Forward View: Key Data Points on the Horizon
For investors seeking to make informed decisions in this volatile environment, monitoring upcoming energy data releases will be paramount. The G7’s potential decision, while significant, is just one piece of the puzzle. Over the next two weeks, several critical data points will provide crucial insights into the market’s health and the true impact of any supply interventions:
- **EIA Weekly Petroleum Status Reports (April 22nd, April 29th, May 6th):** These reports, released every Wednesday, will offer the most immediate and granular view of U.S. crude oil inventories, refinery utilization, and product supplied. Any drawdowns in U.S. strategic reserves would show up here, allowing investors to gauge the pace and scale of release. Equally important will be commercial inventory changes, indicating whether market demand is absorbing the new supply or if underlying deficits persist.

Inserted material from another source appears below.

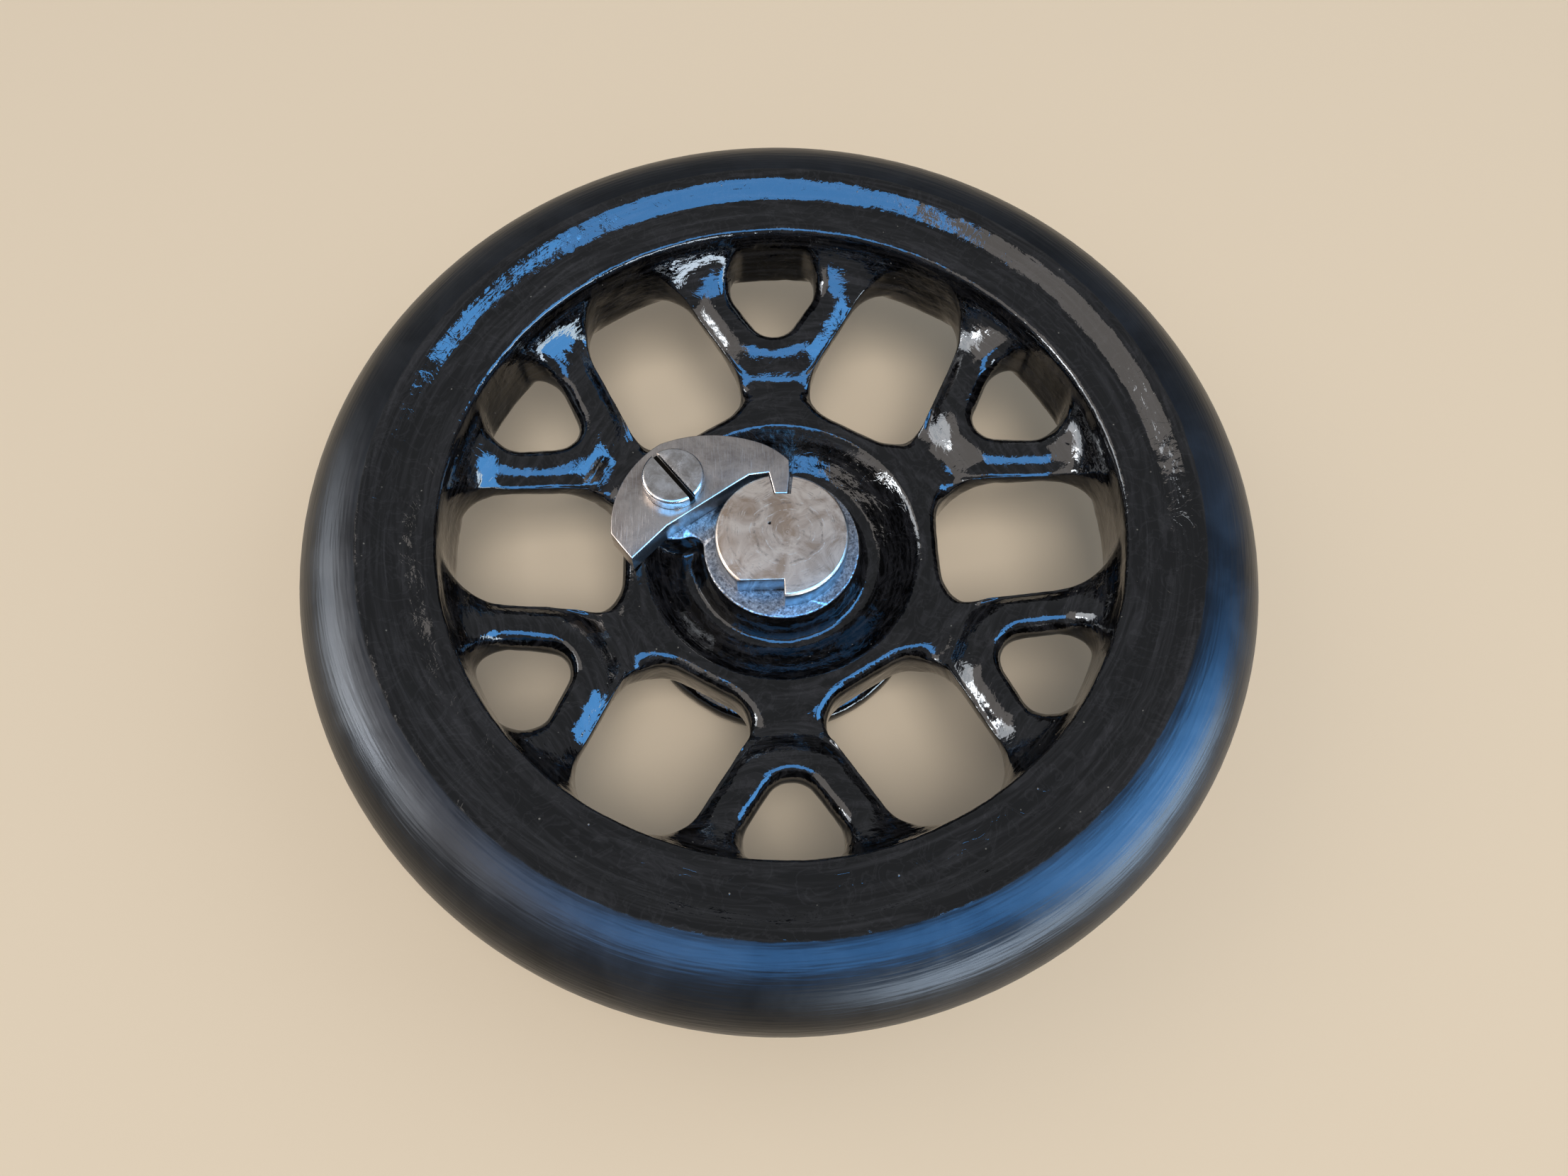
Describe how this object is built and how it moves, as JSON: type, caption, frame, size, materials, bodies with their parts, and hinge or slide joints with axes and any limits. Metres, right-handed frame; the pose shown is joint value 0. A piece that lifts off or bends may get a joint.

- **Baker Hughes Rig Count (April 24th, May 1st):** These Friday reports provide a snapshot of drilling activity in North America. While less immediate in their impact than inventory data, sustained changes in rig counts are leading indicators of future production trends. If supply concerns remain acute despite reserve releases, an uptick in drilling activity would signal industry’s response to higher prices.
- **EIA Short-Term Energy Outlook (May 2nd):** This comprehensive monthly report offers the U.S. Energy Information Administration’s updated forecasts for supply, demand, and prices across various energy commodities. Coming shortly after the G7 discussions, this outlook will be crucial for investors to understand official projections for the market balance, potentially incorporating the impact of strategic releases and updated geopolitical assumptions.
These upcoming events will provide essential context, helping investors discern whether a potential G7 release is a temporary market shock absorber or if fundamental supply constraints will continue to drive oil prices.